J’ai passé environ six mois chez MPC Londres, puis un an à Illumination MacGuff sur Les Minions. L’expérience a été très formatrice. En parallèle, je regardais avec fascination le travail du département artistique, aussi bien en VFX qu’en animation. C’est là que mon intérêt pour le concept art a grandi.
J’ai ensuite enchaîné des missions de lighting TD chez MPC, d’abord à Vancouver, puis à Singapour. En parallèle, je consacrais mon temps libre au dessin et à la peinture digitale pour m’améliorer. J’ai fini par rentrer en France, sans poste, avec l’idée claire de me concentrer sur le concept art. Un mois plus tard, j’étais embauché chez ILM Londres comme junior concept artist. Cela s’est fait grâce à un art director, Yannick Dusseault, à qui j’avais envoyé mes travaux récents. Il a transmis mes dessins aux managers. Je lui dois beaucoup.
Quels films ou projets t’ont marqué ?
En lighting TD, j’ai contribué à Les Gardiens de la Galaxie, Batman v Superman, The Great Wall et Les Minions.
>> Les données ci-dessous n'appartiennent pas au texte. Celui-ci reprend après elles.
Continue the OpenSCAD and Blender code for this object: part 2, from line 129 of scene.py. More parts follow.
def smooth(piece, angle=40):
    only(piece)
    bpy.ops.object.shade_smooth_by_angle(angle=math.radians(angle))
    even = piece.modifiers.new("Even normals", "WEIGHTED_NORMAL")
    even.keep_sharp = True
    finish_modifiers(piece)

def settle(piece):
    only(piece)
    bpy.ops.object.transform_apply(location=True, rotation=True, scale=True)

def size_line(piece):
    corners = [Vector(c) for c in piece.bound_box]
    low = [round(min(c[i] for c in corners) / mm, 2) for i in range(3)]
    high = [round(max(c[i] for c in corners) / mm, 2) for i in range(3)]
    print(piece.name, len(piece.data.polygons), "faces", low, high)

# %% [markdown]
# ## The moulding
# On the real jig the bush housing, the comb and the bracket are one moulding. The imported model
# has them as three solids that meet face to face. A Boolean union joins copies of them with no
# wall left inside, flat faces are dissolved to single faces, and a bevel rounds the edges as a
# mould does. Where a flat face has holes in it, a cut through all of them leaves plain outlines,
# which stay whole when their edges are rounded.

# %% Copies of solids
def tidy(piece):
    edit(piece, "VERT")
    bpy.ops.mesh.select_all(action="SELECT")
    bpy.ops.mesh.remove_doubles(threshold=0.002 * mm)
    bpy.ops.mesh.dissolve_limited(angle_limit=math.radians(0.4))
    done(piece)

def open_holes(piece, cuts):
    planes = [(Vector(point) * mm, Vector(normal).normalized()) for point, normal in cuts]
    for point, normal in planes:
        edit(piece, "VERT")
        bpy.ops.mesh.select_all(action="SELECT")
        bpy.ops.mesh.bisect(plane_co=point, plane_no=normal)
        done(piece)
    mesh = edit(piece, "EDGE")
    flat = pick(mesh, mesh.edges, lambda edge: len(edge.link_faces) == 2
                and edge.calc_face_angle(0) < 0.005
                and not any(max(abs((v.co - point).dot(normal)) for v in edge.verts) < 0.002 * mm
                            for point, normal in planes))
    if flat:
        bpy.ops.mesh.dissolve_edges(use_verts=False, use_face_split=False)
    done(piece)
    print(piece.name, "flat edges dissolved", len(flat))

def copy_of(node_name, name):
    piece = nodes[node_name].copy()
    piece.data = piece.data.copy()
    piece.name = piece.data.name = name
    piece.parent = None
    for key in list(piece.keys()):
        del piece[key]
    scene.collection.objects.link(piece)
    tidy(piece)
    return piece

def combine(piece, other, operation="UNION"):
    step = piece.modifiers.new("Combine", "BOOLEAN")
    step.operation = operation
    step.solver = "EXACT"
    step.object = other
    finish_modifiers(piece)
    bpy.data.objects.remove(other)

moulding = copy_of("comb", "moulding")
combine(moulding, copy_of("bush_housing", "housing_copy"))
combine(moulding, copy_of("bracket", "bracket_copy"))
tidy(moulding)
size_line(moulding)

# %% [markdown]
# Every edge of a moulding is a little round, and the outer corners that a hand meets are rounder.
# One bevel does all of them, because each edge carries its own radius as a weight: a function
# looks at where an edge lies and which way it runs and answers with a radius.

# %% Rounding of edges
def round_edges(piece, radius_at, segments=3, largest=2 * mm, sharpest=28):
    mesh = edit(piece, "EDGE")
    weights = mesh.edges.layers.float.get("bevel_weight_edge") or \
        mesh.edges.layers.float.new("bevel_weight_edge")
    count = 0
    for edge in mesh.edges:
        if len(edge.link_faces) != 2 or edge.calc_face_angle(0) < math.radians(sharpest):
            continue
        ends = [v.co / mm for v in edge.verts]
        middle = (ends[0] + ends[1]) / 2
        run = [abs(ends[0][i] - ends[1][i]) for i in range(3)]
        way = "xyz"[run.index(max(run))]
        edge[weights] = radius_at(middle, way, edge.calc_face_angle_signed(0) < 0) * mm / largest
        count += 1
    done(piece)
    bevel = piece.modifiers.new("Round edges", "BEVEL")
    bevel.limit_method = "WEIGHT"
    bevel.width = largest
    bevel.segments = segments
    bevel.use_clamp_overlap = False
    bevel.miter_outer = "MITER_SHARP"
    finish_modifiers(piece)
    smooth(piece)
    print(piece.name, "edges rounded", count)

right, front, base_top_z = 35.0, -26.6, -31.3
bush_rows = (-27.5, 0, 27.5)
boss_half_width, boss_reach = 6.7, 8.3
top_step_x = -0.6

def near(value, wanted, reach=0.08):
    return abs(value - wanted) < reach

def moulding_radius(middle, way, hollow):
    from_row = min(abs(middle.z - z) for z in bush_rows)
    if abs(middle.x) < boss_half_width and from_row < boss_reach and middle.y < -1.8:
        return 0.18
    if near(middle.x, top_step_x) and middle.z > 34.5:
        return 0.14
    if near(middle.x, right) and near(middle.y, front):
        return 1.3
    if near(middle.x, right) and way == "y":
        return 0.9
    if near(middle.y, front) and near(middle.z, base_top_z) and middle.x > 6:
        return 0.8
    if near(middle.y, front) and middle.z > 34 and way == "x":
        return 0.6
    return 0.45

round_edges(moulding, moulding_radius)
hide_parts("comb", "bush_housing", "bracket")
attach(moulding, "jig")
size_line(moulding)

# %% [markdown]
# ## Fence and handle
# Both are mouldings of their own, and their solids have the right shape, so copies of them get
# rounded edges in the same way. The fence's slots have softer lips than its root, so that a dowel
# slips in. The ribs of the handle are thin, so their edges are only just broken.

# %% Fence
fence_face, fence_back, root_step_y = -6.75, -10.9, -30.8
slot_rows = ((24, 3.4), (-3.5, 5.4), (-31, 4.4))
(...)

J’ai particulièrement aimé ce dernier : l’équipe était géniale et, dans l’animation, on ressent souvent une liberté artistique plus grande.
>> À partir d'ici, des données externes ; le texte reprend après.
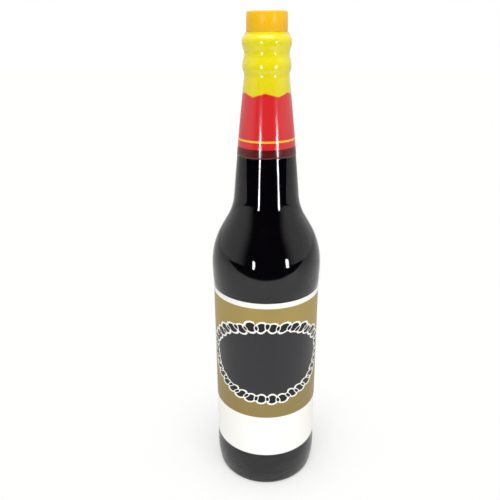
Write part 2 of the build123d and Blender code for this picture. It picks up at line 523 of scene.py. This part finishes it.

Mais c’est en concept art que j’ai vraiment trouvé ma place. Mon premier projet a été Jurassic World. Dessiner des dinosaures pour un film de cette envergure, c’était irréel. Ensuite, j’ai travaillé sur Star Wars Rogue One et The Last Jedi. Puis, après mon arrivée à Vancouver, j’ai participé à Aquaman, Aladdin, Space Jam 2 et Jungle Cruise.
Le projet le plus important reste Le Seigneur des Anneaux : Les Anneaux de Pouvoir. J’y ai passé plus de deux ans, d’abord comme concept artist puis comme art director. J’ai dirigé une équipe, écrit une bible artistique pour maintenir la cohérence visuelle des villes et fourni des références et dessins détaillés. C’est le travail dont je suis le plus fier..

Ton métier aujourd’hui : comment le décrirais-tu ?
Le concept art intervient à toutes les étapes : en amont, pour poser les premières images d’un projet et donner une vision au réalisateur ; puis pendant la production, pour définir les décors, personnages, créatures, véhicules. Cela peut être un simple croquis ou une illustration aboutie.
Chez ILM, nous étions aussi impliqués après le tournage, dans la post-production. L’idée était d’aider les équipes VFX en proposant des visuels, parfois en peignant directement sur leurs rendus pour indiquer des pistes. Cela permet d’itérer plus vite et d’explorer davantage. Quand on passe art director, on devient la référence visuelle : on répond aux questions des artistes, on propose des solutions en dessinant, on encadre une équipe. J’aimais ce rôle de chef d’orchestre, où l’on guide et accompagne en même temps.
Et maintenant ?
Après six ans chez ILM, j’ai choisi de me lancer en indépendant. Cela me permet de travailler de n’importe où et de varier mes projets. J’aimerais notamment explorer le jeu vidéo ou me consacrer à des créations personnelles.
C’était aussi un choix de vie : ma fiancée est japonaise, et nous envisageons de nous installer au Japon à terme. Mon objectif ultime serait de réaliser un film ou d’occuper un poste de production designer.

L’évolution des outils : ton regard ?
Depuis mon diplôme, les logiciels se sont énormément simplifiés et sont plus accessibles. Cela permet à de petites équipes de produire des images de qualité professionnelle. Pour les grands studios, c’est un défi : ils sont plus lents à intégrer les nouveautés, car il faut convaincre beaucoup de monde et composer avec des habitudes bien ancrées.
Ton lien avec les anciens de l’ESMA ?
Je n’ai pas directement travaillé avec eux sur mes projets, mais j’en croise régulièrement. Ils sont présents dans beaucoup de studios à travers le monde. Et je suis heureux d’avoir étudié à l’ESMA, car tous les étudiants n’ont pas la chance de réaliser un court-métrage pendant leurs études.
Et dans cinq ans ?
Difficile de se projeter, mais je me vois peut-être installé au Japon, travaillant à distance sur des projets variés. Et, qui sait, réaliser un jour mon propre film ou occuper un poste de production designer.

Julien Gauthier incarne un parcours international où l’animation, le VFX et le concept art se croisent. De Jurassic World à Star Wars, jusqu’à Le Seigneur des Anneaux : Les Anneaux de Pouvoir, il a contribué à certaines des plus grandes productions de la dernière décennie. Aujourd’hui freelance, il poursuit son chemin entre grands projets et ambitions personnelles.